Structured object records:
----

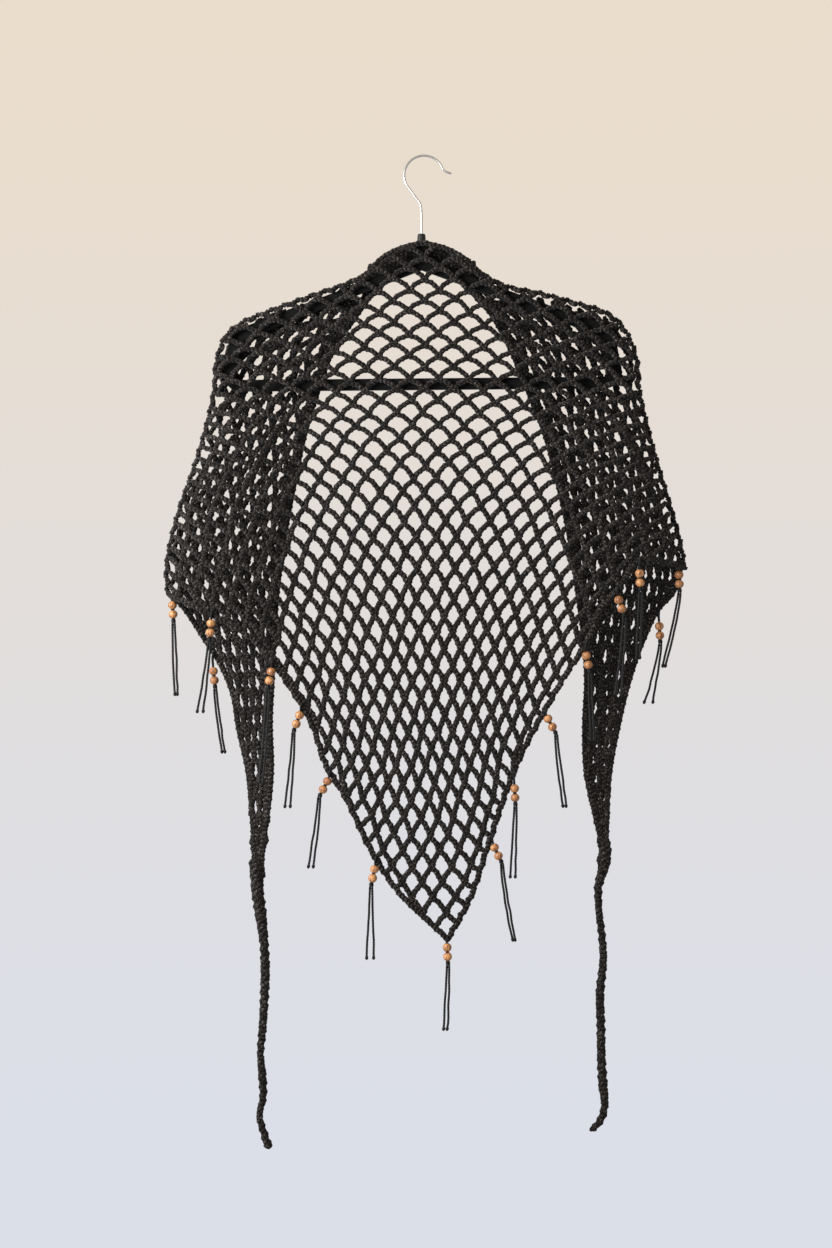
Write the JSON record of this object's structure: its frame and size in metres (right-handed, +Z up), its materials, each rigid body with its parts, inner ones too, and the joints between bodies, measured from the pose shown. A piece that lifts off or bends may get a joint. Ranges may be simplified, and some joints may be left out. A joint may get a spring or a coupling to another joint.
{
  "type": "crocheted mesh shawl on a hanger",
  "caption": "Triangular charcoal crocheted mesh shawl with beaded cord tassels and long ties, on a slim black flocked hanger.",
  "frame": {"origin": "inner crown of the hanger's hook, where a rail or peg carries it", "axes": "+Z up, -Y towards the viewer of the shawl's front, +X to that viewer's right"},
  "size_m": [0.5526, 0.0572, 1.0589],
  "materials": {
    "charcoal_yarn": "matte heathered crochet yarn",
    "black_flock": "matte flocking",
    "black_plastic": "satin",
    "chrome_wire": "polished",
    "turned_wood": "satin",
    "waxed_cord": "waxed, slightly shiny"
  },
  "bodies": {
    "root": {"body": "charcoal_yarn", "neck_roll": "charcoal_yarn", "left_fall": "charcoal_yarn", "right_fall": "charcoal_yarn", "left_tie": "charcoal_yarn", "right_tie": "charcoal_yarn", "hanger_frame": "black_flock", "hanger_ferrule": "black_plastic", "hanger_hook": "chrome_wire", "tassel_cord_01": "waxed_cord", "tassel_cord_02": "waxed_cord", "tassel_cord_03": "waxed_cord", "tassel_cord_04": "waxed_cord", "tassel_cord_05": "waxed_cord", "tassel_cord_06": "waxed_cord", "tassel_cord_07": "waxed_cord", "tassel_cord_08": "waxed_cord", "tassel_cord_09": "waxed_cord", "tassel_cord_10": "waxed_cord", "tassel_cord_11": "waxed_cord", "tassel_cord_12": "waxed_cord", "tassel_cord_13": "waxed_cord", "tassel_cord_14": "waxed_cord", "tassel_cord_15": "waxed_cord", "tassel_cord_16": "waxed_cord", "bead_01_upper": "turned_wood", "bead_01_lower": "turned_wood", "bead_02_upper": "turned_wood", "bead_02_lower": "turned_wood", "bead_03_upper": "turned_wood", "bead_03_lower": "turned_wood", "bead_04_upper": "turned_wood", "bead_04_lower": "turned_wood", "bead_05_upper": "turned_wood", "bead_05_lower": "turned_wood", "bead_06_upper": "turned_wood", "bead_06_lower": "turned_wood", "bead_07_upper": "turned_wood", "bead_07_lower": "turned_wood", "bead_08_upper": "turned_wood", "bead_08_lower": "turned_wood", "bead_09_upper": "turned_wood", "bead_09_lower": "turned_wood", "bead_10_upper": "turned_wood", "bead_10_lower": "turned_wood", "bead_11_upper": "turned_wood", "bead_11_lower": "turned_wood", "bead_12_upper": "turned_wood", "bead_12_lower": "turned_wood", "bead_13_upper": "turned_wood", "bead_13_lower": "turned_wood", "bead_14_upper": "turned_wood", "bead_14_lower": "turned_wood", "bead_15_upper": "turned_wood", "bead_15_lower": "turned_wood", "bead_16_upper": "turned_wood", "bead_16_lower": "turned_wood"}
  },
  "joints": []
}
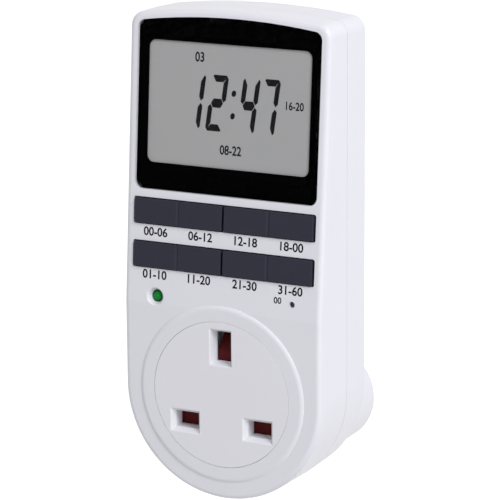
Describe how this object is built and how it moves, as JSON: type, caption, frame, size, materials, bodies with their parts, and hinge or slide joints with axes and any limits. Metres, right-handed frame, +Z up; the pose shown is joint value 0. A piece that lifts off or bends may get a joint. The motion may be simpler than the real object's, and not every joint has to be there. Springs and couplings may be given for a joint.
{
  "type": "digital timer socket",
  "caption": "Plug-in digital timer for a mains outlet: display, rocker keys, reset and lamp on a leaning face above a shuttered socket, with plug pins behind.",
  "frame": {"origin": "on the plug's mating face, midway between the live and neutral pins", "axes": "+Z up, +Y into the wall along the pins, +X to the right of a person who faces the front"},
  "size_m": [0.0604, 0.0647, 0.1345],
  "materials": {
    "white_casing": "satin moulded white",
    "outlet_white": "satin moulded white",
    "key_grey": "matt dark slate",
    "shutter_brown": "matt red-brown",
    "nylon_natural": "natural nylon",
    "brass": "rolled and milled brass",
    "sleeve_black": "black insulating sleeve",
    "clear_lens": "clear acrylic, standing in as glass",
    "mask_black": "black printed film",
    "lcd_grey": "grey reflective liquid-crystal glass",
    "frame_white": "white plastic",
    "zebra_rubber": "striped conductive rubber",
    "switch_black": "black plastic",
    "lamp_green": "tinted green epoxy",
    "tinned_steel": "tinned or plated steel",
    "plunger_grey": "grey plastic",
    "board_green": "green solder mask",
    "epoxy_black": "black epoxy",
    "relay_blue": "blue plastic",
    "film_yellow": "yellow plastic",
    "disc_blue": "blue epoxy coating",
    "resistor_tan": "tan coating",
    "wire_brown": "brown insulation",
    "wire_blue": "blue insulation",
    "link_grey": "grey flat cable",
    "plated_steel": "zinc-plated steel",
    "spring_steel": "spring steel wire"
  },
  "bodies": {
    "casing": {"front_shell": "white_casing", "rear_shell": "white_casing", "socket_plate": "outlet_white", "shutter_spring": "spring_steel", "contact_carrier": "nylon_natural", "live_contact": "brass", "neutral_contact": "brass", "earth_contact": "brass", "neutral_strap": "brass", "earth_strap": "brass", "live_pin": "brass", "neutral_pin": "brass", "earth_pin": "brass", "pin_sleeves": "sleeve_black", "pin_retainer": "nylon_natural", "display_lens": "clear_lens", "display_mask": "mask_black", "lcd_panel": "lcd_grey", "lcd_frame": "frame_white", "zebra_strips": "zebra_rubber", "key_switches": "switch_black", "status_lamp": "lamp_green", "lamp_leads": "tinned_steel", "reset_switch": "switch_black", "control_board": "board_green", "controller_chip": "epoxy_black", "clock_crystal": "tinned_steel", "backup_battery": "plated_steel", "power_board": "board_green", "relay": "relay_blue", "dropper_capacitor": "film_yellow", "smoothing_capacitor": "epoxy_black", "varistor": "disc_blue", "rectifier_diodes": "epoxy_black", "surge_resistor": "resistor_tan", "live_supply_wire": "wire_brown", "live_load_wire": "wire_brown", "neutral_wire": "wire_blue", "board_link": "link_grey", "case_screws": "plated_steel", "board_screws": "plated_steel", "retainer_screws": "plated_steel", "power_screws": "plated_steel"},
    "key_lower_left": {"key_lower_left": "key_grey"},
    "key_lower_right": {"key_lower_right": "key_grey"},
    "key_upper_left": {"key_upper_left": "key_grey"},
    "key_upper_right": {"key_upper_right": "key_grey"},
    "reset_plunger": {"reset_plunger": "plunger_grey"},
    "shutter": {"shutter": "shutter_brown"}
  },
  "joints": [
    {"name": "rock_lower_left", "type": "hinge", "parent": "casing", "child": "key_lower_left", "pos_m": [-0.01362, -0.03734, 0.04531], "axis": [0, 0.0797, 0.9968], "range_deg": [-2.5, 2.5], "stiffness_Nm_per_rad": 0.05},
    {"name": "rock_lower_right", "type": "hinge", "parent": "casing", "child": "key_lower_right", "pos_m": [0.01362, -0.03734, 0.04531], "axis": [0, 0.0797, 0.9968], "range_deg": [-2.5, 2.5], "stiffness_Nm_per_rad": 0.05},
    {"name": "rock_upper_left", "type": "hinge", "parent": "casing", "child": "key_upper_left", "pos_m": [-0.01362, -0.03639, 0.05727], "axis": [0, 0.0797, 0.9968], "range_deg": [-2.5, 2.5], "stiffness_Nm_per_rad": 0.05},
    {"name": "rock_upper_right", "type": "hinge", "parent": "casing", "child": "key_upper_right", "pos_m": [0.01362, -0.03639, 0.05727], "axis": [0, 0.0797, 0.9968], "range_deg": [-2.5, 2.5], "stiffness_Nm_per_rad": 0.05},
    {"name": "reset_press", "type": "slide", "parent": "casing", "child": "reset_plunger", "axis": [0, 0.9968, -0.0797], "range_m": [0, 0.0004], "stiffness_N_per_m": 300},
    {"name": "shutter_drop", "type": "slide", "parent": "casing", "child": "shutter", "axis": [0, 0, -1], "range_m": [0, 0.0088], "stiffness_N_per_m": 120, "springref_m": -0.003, "deforming": ["shutter_spring"]}
  ]
}
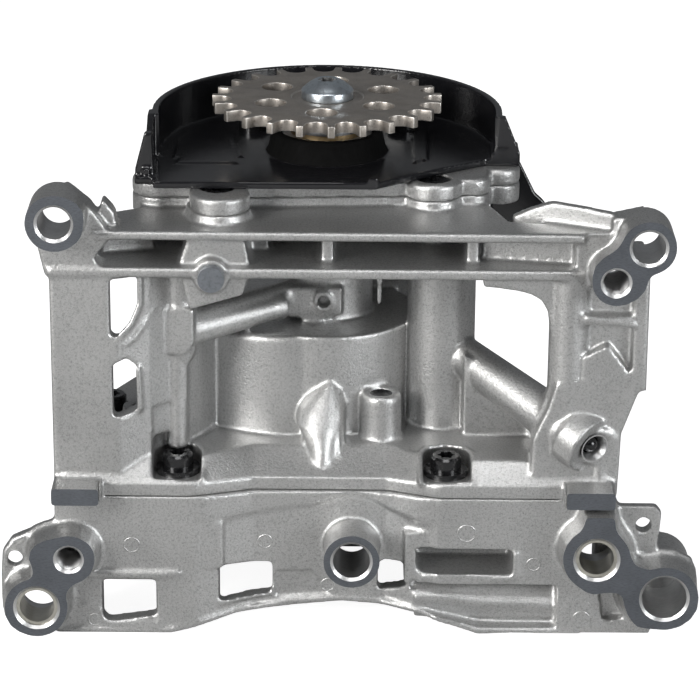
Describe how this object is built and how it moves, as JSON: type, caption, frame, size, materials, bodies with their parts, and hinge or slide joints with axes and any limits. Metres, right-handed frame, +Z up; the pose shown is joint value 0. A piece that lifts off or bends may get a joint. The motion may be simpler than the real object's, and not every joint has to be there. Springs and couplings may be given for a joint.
{
  "type": "engine oil pump",
  "caption": "Chain-driven engine oil pump: ribbed die-cast housing with bolt bosses, lower casting, cover, black chain guard and sprocket.",
  "frame": {"origin": "middle of the base of the whole part's box", "axes": "+X to the right along the mounting faces, +Y away from them into the pump, +Z up along the drive shaft"},
  "size_m": [0.1898, 0.102, 0.1454],
  "materials": {
    "cast_aluminium": "satin die-cast skin with a fine grain",
    "plug_aluminium": "milled",
    "black_plastic": "moulded, semi-gloss",
    "sintered_steel": "sintered, matte",
    "zinc_steel": "bright zinc plated",
    "ground_steel": "ground",
    "rotor_steel": "sintered and ground",
    "bearing_bronze": "plain",
    "spring_steel": "drawn wire",
    "dark_steel": "black oxide, oiled",
    "brass_plated": "rolled"
  },
  "bodies": {
    "casing": {"pump_housing": "cast_aluminium", "lower_casting": "cast_aluminium", "front_cover": "cast_aluminium", "chain_guard": "black_plastic", "housing_bush": "bearing_bronze", "cover_bush": "bearing_bronze", "thrust_washer": "bearing_bronze", "relief_spring": "spring_steel", "spring_seat": "ground_steel", "gallery_plug": "plug_aluminium", "ball_plug": "dark_steel", "channel_plug": "dark_steel", "casting_bolts": "dark_steel", "cover_screws": "dark_steel", "guard_screws": "dark_steel", "casting_dowels": "ground_steel", "cover_dowels": "ground_steel", "locating_sleeves": "brass_plated"},
    "drive": {"drive_shaft": "ground_steel", "sprocket": "sintered_steel", "sprocket_bolt": "zinc_steel", "inner_rotor": "rotor_steel", "rotor_key": "ground_steel"},
    "outer_ring": {"outer_rotor": "rotor_steel"},
    "relief": {"relief_piston": "ground_steel"}
  },
  "joints": [
    {"name": "drive_spin", "type": "hinge", "parent": "casing", "child": "drive", "pos_m": [-0.007, 0.003, 0], "axis": [0, 0, 1], "continuous": true},
    {"name": "outer_spin", "type": "hinge", "parent": "casing", "child": "outer_ring", "pos_m": [-0.0089, 0.003, 0], "axis": [0, 0, 1], "continuous": true},
    {"name": "relief_slide", "type": "slide", "parent": "casing", "child": "relief", "axis": [0, 0, -1], "range_m": [0, 0.008], "stiffness_N_per_m": 1500, "springref_m": -0.01, "deforming": ["relief_spring"]}
  ],
  "couplings": [
    {"joint": "outer_spin", "follows": "drive_spin", "ratio": 0.85714}
  ]
}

----

Exercise objective> Go through the lines above. Select every one that has the string "axes".

Result>
  "frame": {"origin": "inner crown of the hanger's hook, where a rail or peg carries it", "axes": "+Z up, -Y towards the viewer of the shawl's front, +X to that viewer's right"},
Describe how this object is built and how it moves, as JSON: type, caption, frame, size, materials, bodies with their parts, and hinge or slide joints with axes and any limits. Metres, right-handed frame, +Z up; the pose shown is joint value 0. A piece that lifts off or bends may get a joint. The motion may be simpler than the real object's, and not every joint has to be there. Springs and couplings may be given for a joint.
  "frame": {"origin": "on the plug's mating face, midway between the live and neutral pins", "axes": "+Z up, +Y into the wall along the pins, +X to the right of a person who faces the front"},
Describe how this object is built and how it moves, as JSON: type, caption, frame, size, materials, bodies with their parts, and hinge or slide joints with axes and any limits. Metres, right-handed frame, +Z up; the pose shown is joint value 0. A piece that lifts off or bends may get a joint. The motion may be simpler than the real object's, and not every joint has to be there. Springs and couplings may be given for a joint.
  "frame": {"origin": "middle of the base of the whole part's box", "axes": "+X to the right along the mounting faces, +Y away from them into the pump, +Z up along the drive shaft"},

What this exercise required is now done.